A culture war is being waged between some San Jose police officers and Independent Police Auditor LaDoris Cordell. Judge Cordell has taken issue with a T-shirt that was designed for officers in an elite tactical unit that is equipped with assault rifles.
Cordell, who called the shirt’s design “a thug logo,” features the acronym SJPD, a human skull with two assault rifles crossed in the background and the motto “Usus Ferocitas,” which in Latin can translate to several meanings.
The Mercury News translated the Latin phrase to “skill” and “courage” in its Internal Affairs column. Other definitions could be “use” and “experience” for the word “Usus,” and “savageness” and “fierceness” for “Ferocitas.” Latin, of course, is basically a dead language, and Cordell says the shirt implies a deadly message inconsistent with the department’s values and mission, even if the shirt was meant to be worn under a uniform.
“That’s a thug logo,” Cordell said. “I read how the Mercury News’ Internal Affairs article handled it. It was very cynical. They don’t get it. When you have a department that sees nothing wrong with wearing this kind of stuff—because that was the attitude, if it’s under their shirts—that’s irrelevant. It’s about the culture.”
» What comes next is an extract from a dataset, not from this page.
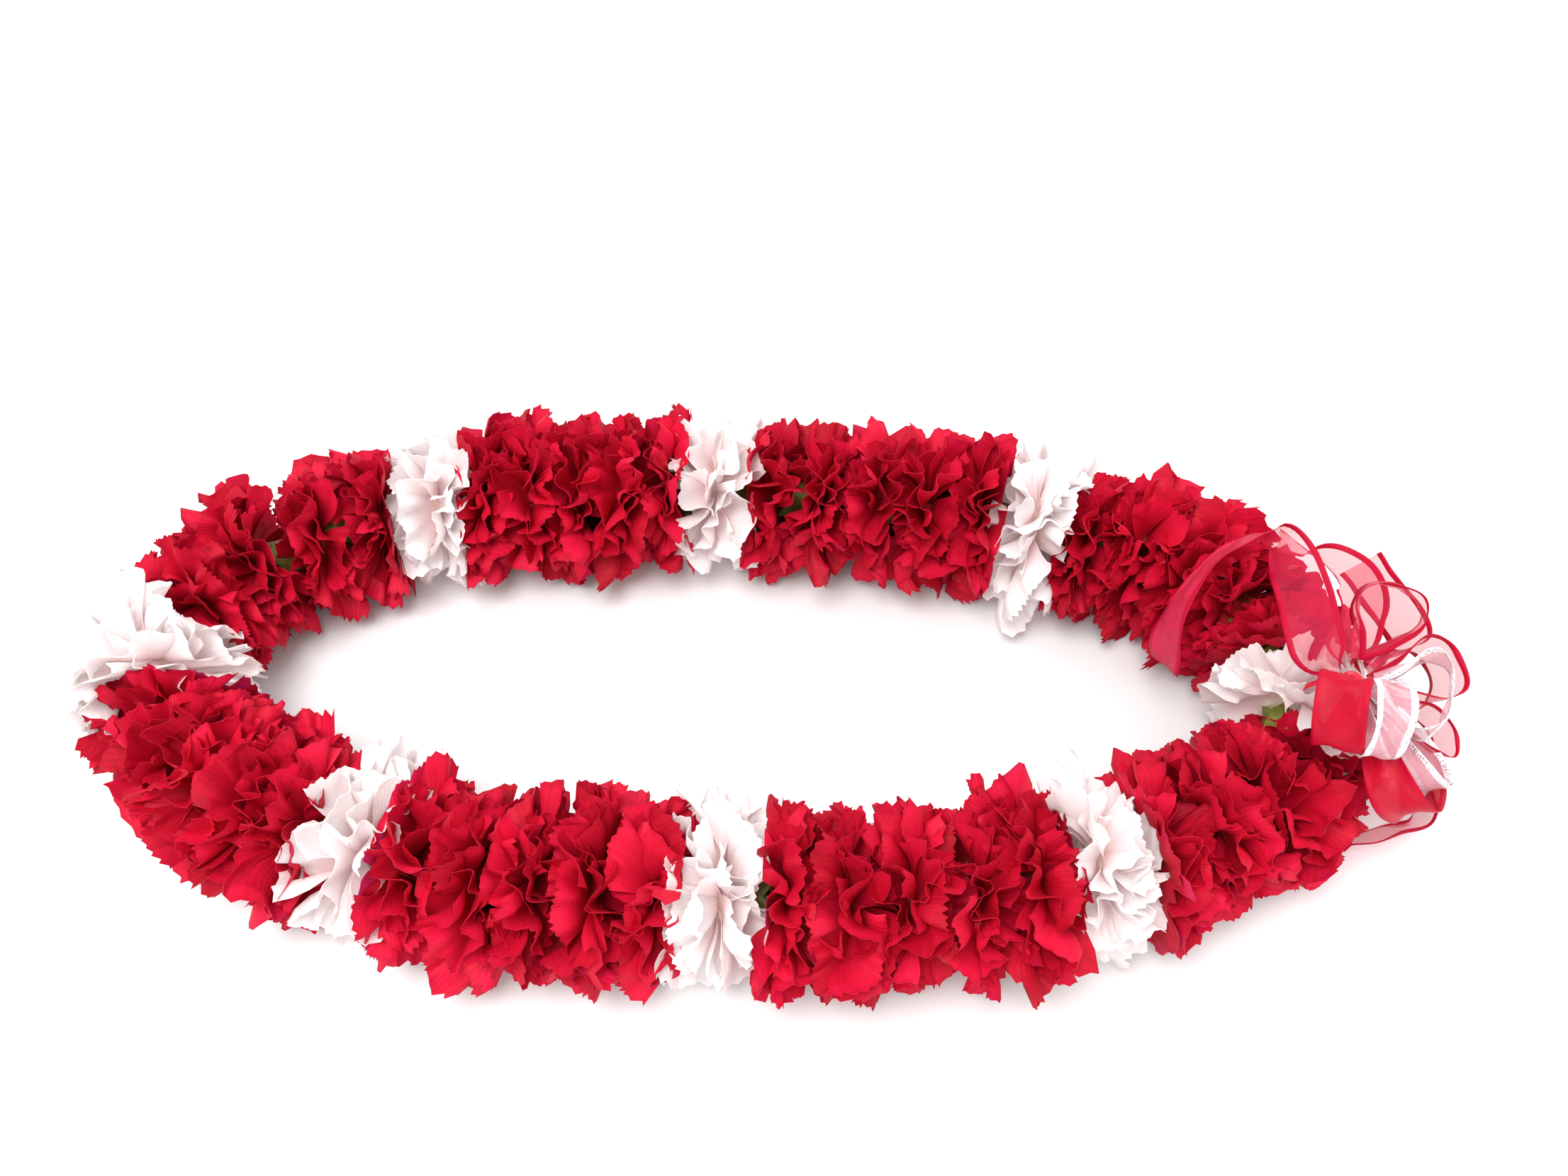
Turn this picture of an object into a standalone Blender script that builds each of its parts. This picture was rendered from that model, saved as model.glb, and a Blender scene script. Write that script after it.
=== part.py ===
"""A fresh flower lei: carnations threaded on a string, with a ribbon bow at one end.

The lei lies flat on a surface at z = 0.  Lengths are in metres.  The ring is an oval
seen from above, and the flowers all face the same way round it, anticlockwise.
"""
import math

import bmesh
import bpy
import numpy as np
from mathutils import Matrix, Vector

# ---------------------------------------------------------------- driving dimensions
RING_HALF_LENGTH = 0.222
RING_HALF_WIDTH = 0.092
RING_TURN = math.radians(-2.5)
RING_SQUARENESS_BACK = 2.37
RING_SQUARENESS_FRONT = 2.20
RING_CENTRE = Vector((-0.0114, 0.0, 0.0))
ROUTE_STEPS = 4000

WHITE_FLOWER_PLACES = (0.0, 0.131, 0.265, 0.381, 0.505, 0.632, 0.757, 0.885)
REDS_AFTER_EACH_WHITE = (5, 5, 5, 4, 5, 5, 5, 4)
FIRST_FLOWER_START = 0.0
FLOWER_SIDES = 12
BLOOM_RADIUS = 0.0337
BLOOM_RADIUS_SPREAD = 0.0012
STRING_HEIGHT = BLOOM_RADIUS * math.cos(math.pi / FLOWER_SIDES)
STRING_RADIUS = 0.0009
STRING_BORE = 0.0021
STRING_POINTS = 80
CALYX_RADIUS = 0.0080
CALYX_FOOT_RADIUS = 0.0050
HEAD_DISH = 0.0090
CROWN_SHARE = 0.56
CROWN_HEIGHT = 0.0060
SHOULDER_SHARE = 0.88
SHOULDER_HEIGHT = 0.0040
RIM_TOP = 0.0010
RIM_FOOT = 0.0060
CALYX_TOP = 0.0120
CALYX_FOOT = 0.0260
FLOWER_SEED = 7

TIE_BEFORE_FLOWER = 0.0134
TIE_REACH = 0.0400
TIE_RISE = math.radians(78)
BOW_FACING = math.radians(55)
TIE_RADIUS = 0.0055
TIE_CORD_RADIUS = 0.0008
CALYX_CLEARANCE = 0.0105
TIE_CORD_HALF_WIDTH = 0.0124
TIE_CORD_POINTS = 24
RIBBON_WIDTH = 0.020
RIBBON_THICKNESS = 0.0005
RIBBON_PINCH = 0.15
RIBBON_COLUMNS = 2
LOOP_GATHER = 0.38
TAIL_GATHER = 0.20
FLOWER_CLEARANCE = 0.0365
LOOP_ROWS = 26
TAIL_ROWS = 30
CURVE_STEPS = 20
TIE_GAP = 0.0013
LEG_GAP = 0.0011
LOOP_START = 0.02
LOOP_SLIMNESS = 1.3
LOOP_ROUNDNESS = 0.8
LOOP_FULLNESS = 0.65
MILLIMETRE = 0.001

# Loops of the bow, in its own right, up and forward directions: the way the loop
# points, the way its width lies, its length and height, and its share of the width.
RED_LOOPS = {
    "loop_front_red": ((-0.50, -0.37, 0.79), (0.95, -0.12, 0.50), 0.026, 0.022, 0.70),
    "loop_right_red": ((0.94, 0.14, -0.31), (0.2, 0.3, 0.93), 0.038, 0.018, 0.90),
    "loop_small_red": ((0.86, -0.45, -0.24), (0.3, 0.33, 0.90), 0.042, 0.008, 0.50),
    "loop_low_red": ((0.30, -0.94, 0.10), (0.73, 0.34, 0.59), 0.043, 0.020, 0.62),
    "loop_back_red": ((0.40, 0.90, 0.15), (-0.2, 0.2, 0.93), 0.030, 0.020, 0.80),
}
WHITE_LOOPS = {
    "loop_front_white": ((0.06, -0.43, 0.90), (0.92, -0.20, 0.35), 0.027, 0.024, 0.55),
    "loop_right_white": ((0.85, -0.20, 0.48), (-0.2, 0.3, 0.93), 0.025, 0.022, 0.70),
    "loop_low_white": ((0.60, -0.77, 0.18), (0.73, 0.45, 0.52), 0.039, 0.012, 0.50),
}
# Tails, as millimetres right, up and forward of the tie, and the ways their width lies.
FLAT = (0.8, -0.1, 0.6)
EDGEWISE = (0.2, 0.2, 0.95)
DRAPE_ROUTE = (
    (-5, 3, 3), (-13, 6, 2), (-14, 16, -3), (-11, 31, -18), (-9, 46, -31), (-12, 54, -38),
    (-23, 50, -36), (-34, 45, -32), (-44, 38, -30), (-53, 27, -34), (-56, 15, -38), (-55, 2, -44),
)
ARCH_ROUTE = (
    (-1, 6, -3), (2, 11, -8), (9, 18, -16), (14, 27, -23),
    (15, 36, -33), (9, 42, -43), (0, 45, -49), (-13, 45, -50),
)
BACK_ROUTE = (
    (5, 5, -6), (14, 6, -22), (29, 5, -37), (41, 11, -40), (39, 21, -43), (33, 31, -46), (25, 43, -48),
)
FRONT_ROUTE = (
    (5, -8, -4.5), (11, -19, -19), (26, -34, -38), (46, -49, -43),
    (44, -59, -39), (31, -62, -37), (20, -65, -35), (10, -67, -34),
)
RED_TAILS = {
    "ribbon_drape": (DRAPE_ROUTE, (FLAT,) * 6 + (EDGEWISE,) * 6),
    "ribbon_arch": (ARCH_ROUTE, ((0.6, -0.1, 0.8),) * 2),
    "ribbon_tail_back": (BACK_ROUTE, ((0.5, 0.4, 0.8),) * 2),
    "ribbon_tail_front": (FRONT_ROUTE, ((0, 0.1, 1),) * 2),
}

RED_PETAL = ("red_petals", (0.62, 0.010, 0.025, 1), 0.60)
WHITE_PETAL = ("white_petals", (0.95, 0.88, 0.85, 1), 0.60)
STRING_COTTON = ("string_cotton", (0.85, 0.82, 0.74, 1), 0.80)
RED_RIBBON = ("red_ribbon", (0.80, 0.02, 0.06, 1), 0.35)
WHITE_RIBBON = ("white_ribbon", (0.97, 0.78, 0.82, 1), 0.35)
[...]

In the last few years, the media has consistently noted drops in officer morale in reports about the San Jose Police Department. It’s a logical assumption to make after pay cuts, attempts to roll back retiree benefits and a mayor—with some council backing—aggressively politicking against sick leave payouts and above-mentioned benefits. But how the shirts boost morale is tough to understand, Cordell says.
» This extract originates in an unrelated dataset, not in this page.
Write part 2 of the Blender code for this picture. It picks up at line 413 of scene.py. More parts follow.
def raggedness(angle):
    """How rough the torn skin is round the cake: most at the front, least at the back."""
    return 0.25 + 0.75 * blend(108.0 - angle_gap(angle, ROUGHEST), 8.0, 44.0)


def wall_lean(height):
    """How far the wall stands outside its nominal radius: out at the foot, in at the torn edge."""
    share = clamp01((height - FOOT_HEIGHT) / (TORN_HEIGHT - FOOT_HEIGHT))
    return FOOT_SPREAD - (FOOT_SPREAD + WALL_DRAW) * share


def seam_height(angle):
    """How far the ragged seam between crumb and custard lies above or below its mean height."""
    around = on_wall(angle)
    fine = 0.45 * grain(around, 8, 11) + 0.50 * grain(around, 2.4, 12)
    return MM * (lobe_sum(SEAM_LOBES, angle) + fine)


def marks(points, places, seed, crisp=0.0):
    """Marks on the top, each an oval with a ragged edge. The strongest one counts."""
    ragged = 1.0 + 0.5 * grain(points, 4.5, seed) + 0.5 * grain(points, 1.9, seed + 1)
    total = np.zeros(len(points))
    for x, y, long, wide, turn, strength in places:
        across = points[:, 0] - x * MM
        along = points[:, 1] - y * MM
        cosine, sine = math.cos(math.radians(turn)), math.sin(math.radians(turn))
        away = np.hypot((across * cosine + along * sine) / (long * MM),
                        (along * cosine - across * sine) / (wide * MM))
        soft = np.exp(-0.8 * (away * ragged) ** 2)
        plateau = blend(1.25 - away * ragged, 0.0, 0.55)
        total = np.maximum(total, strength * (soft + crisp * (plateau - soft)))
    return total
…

According to the Merc, Police Chief Chris Moore asked the shirt’s creators to come up with a new design while also implementing a new rule that any items or clothing associated with SJPD of the department badge be given to his office for review.
“The chief has proposed, and I’ve never seen anything this fast before, a new rule in the duty manual,” Cordell said. “The chief ran the draft of it by me, and I read it last week. The duty manual says when you’re on duty or off duty, you’re still representing the department—same thing with judges.
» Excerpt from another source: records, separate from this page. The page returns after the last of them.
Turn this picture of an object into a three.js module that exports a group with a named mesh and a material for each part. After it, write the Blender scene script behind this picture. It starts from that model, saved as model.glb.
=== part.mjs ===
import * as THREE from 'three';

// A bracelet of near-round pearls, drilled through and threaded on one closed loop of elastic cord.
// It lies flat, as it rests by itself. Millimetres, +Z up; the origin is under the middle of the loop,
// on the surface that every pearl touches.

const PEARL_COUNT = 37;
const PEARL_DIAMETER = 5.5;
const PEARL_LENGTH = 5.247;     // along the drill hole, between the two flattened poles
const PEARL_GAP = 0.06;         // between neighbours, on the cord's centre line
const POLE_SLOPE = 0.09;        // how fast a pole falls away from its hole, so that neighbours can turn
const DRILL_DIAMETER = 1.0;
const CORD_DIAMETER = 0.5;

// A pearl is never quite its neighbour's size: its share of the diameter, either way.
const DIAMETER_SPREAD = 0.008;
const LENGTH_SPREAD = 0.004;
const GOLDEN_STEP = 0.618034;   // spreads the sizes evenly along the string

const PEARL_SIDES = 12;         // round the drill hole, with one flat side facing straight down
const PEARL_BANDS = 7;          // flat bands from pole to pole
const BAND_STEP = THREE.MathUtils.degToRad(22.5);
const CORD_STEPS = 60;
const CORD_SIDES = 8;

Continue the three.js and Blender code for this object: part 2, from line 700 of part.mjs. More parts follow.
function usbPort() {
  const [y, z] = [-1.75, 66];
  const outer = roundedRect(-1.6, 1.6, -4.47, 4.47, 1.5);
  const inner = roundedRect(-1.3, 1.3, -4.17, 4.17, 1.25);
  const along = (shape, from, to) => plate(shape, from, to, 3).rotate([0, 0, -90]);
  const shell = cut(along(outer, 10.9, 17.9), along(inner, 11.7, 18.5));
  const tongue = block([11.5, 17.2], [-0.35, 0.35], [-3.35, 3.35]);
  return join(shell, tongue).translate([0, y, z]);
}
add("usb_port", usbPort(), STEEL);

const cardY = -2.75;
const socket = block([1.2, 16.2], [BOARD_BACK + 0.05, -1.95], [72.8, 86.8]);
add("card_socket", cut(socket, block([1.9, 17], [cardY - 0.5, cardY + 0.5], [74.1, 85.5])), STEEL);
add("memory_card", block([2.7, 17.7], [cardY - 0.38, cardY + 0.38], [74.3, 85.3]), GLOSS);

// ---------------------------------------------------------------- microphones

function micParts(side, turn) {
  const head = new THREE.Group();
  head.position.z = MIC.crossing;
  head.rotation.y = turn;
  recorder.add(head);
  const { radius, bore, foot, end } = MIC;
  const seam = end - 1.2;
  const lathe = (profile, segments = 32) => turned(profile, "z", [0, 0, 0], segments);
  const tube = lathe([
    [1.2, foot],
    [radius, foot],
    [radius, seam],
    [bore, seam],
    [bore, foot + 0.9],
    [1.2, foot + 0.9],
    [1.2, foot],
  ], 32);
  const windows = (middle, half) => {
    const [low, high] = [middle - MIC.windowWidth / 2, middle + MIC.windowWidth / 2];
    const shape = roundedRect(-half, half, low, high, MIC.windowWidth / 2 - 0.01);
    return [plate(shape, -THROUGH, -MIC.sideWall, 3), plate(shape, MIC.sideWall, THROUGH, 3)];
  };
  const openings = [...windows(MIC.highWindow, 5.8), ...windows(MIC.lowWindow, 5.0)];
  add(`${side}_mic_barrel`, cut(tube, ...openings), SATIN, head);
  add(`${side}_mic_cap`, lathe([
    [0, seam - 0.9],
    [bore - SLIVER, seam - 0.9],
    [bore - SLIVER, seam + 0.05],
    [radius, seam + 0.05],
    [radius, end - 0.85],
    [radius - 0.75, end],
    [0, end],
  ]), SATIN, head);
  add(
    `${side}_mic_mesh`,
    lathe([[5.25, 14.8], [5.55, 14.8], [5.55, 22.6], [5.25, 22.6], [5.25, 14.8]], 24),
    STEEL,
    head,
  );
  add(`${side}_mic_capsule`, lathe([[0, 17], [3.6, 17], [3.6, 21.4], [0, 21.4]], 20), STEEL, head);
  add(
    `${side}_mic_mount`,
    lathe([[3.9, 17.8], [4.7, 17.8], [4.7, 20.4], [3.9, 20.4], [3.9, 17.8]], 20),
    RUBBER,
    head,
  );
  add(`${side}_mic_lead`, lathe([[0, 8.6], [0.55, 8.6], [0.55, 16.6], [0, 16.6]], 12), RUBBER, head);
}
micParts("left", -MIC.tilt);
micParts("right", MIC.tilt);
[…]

“If I was an officer and I was on duty and I saw somebody walking down the street with a shirt like that, my antenna would go up. So why do they wear it? It’s just emblematic of a culture you don’t want to exist.”
Conversely, Cordell added, “you’re representing the San Jose Police Department. You’re job is to protect the public. So, if somebody sees an officer in public wearing that, what are they supposed to think?”
SJPD did not respond to a request for comment.
Kim’s Embroidery often makes mass-produced shirts for SJPD, and the business planned to make the shirt in question with coordination from SJPD’s Rommel Macatangay. The shirts would have retailed in the range of $13 to $20, according to the internal flyer. Cordell now wants to know what other shirts might be out there.
“If you want the message to be we are ass-kickers, we are ferocious, we take no prisoners, OK,” she said. “If that’s the message you want, alrighty then. It’ll be interesting to see what shirt they come up with next.”